January 5th, 2009 8:55pm Report this comment

"Nobody seeks to find out what life is like for the incomers living in the fog of nativist bitterness."

Alibhai-Brown's severely blinkered view seems to have prevented her from observing the rise of what must by now be one of our most vibrant industry sectors, making sure we are reminded at every turn, of the need to tolerate, to embrace and to include 'incomers'.

Just how she continues to be called upon to fill the pages of a national newspaper with such embarrassing and strained imagery, I cannot understand. She has people 'living in the fog of nativist bitterness'. Beg pardon? And antimacassars being cried into? If she knew anything about the British white working-class, she would know that we never cry into anything of more than three syllables. Preferably one.

Her article is written with the aim of reclaiming, on behalf of immigrants, the status of victim.

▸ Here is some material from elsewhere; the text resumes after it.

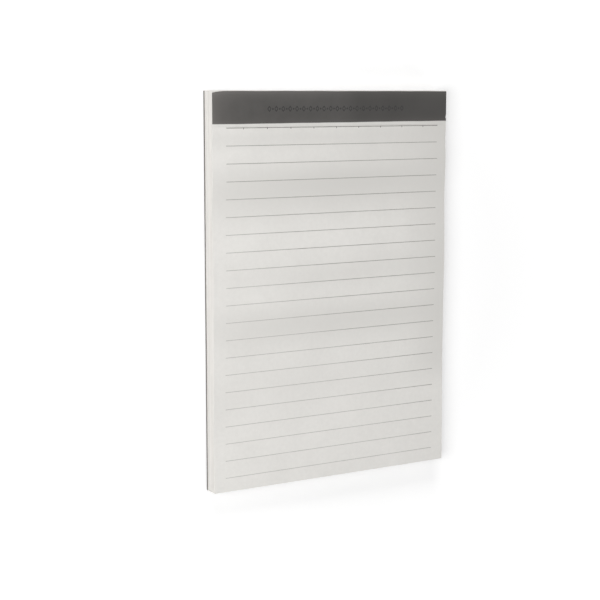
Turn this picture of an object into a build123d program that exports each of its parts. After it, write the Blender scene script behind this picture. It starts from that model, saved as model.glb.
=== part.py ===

What she knows well and of course avoids mentioning, is that the real victim is the one who has to watch powerless as his/her country is being stolen. To the sound of incredulous giggles.

A Betts

January 6th, 2009 6:13am Report this comment

I am one of the mongrels forced to live in exile for decades whilst she, not only lives in the country of my birth, but also tells its people how they should live or be subject to criminalization!

HFC

January 6th, 2009 8:38am Report this comment

The flavour of the posts here suggests that a party adopting policies including greatly increased immigration controls, deportation of all immigrant criminals and a suppression of 'uman rights legislation might gain some traction.

Couple those with deep cuts in government spending (starting with foreign aid) and climate taxes and the working white electorate's vote is secured.

Taxpayers money thus saved can be directed, amongst other things, to educating teachers to teach the fundamentals so that school leavers can express themselves adequately in their national language and do some simple maths.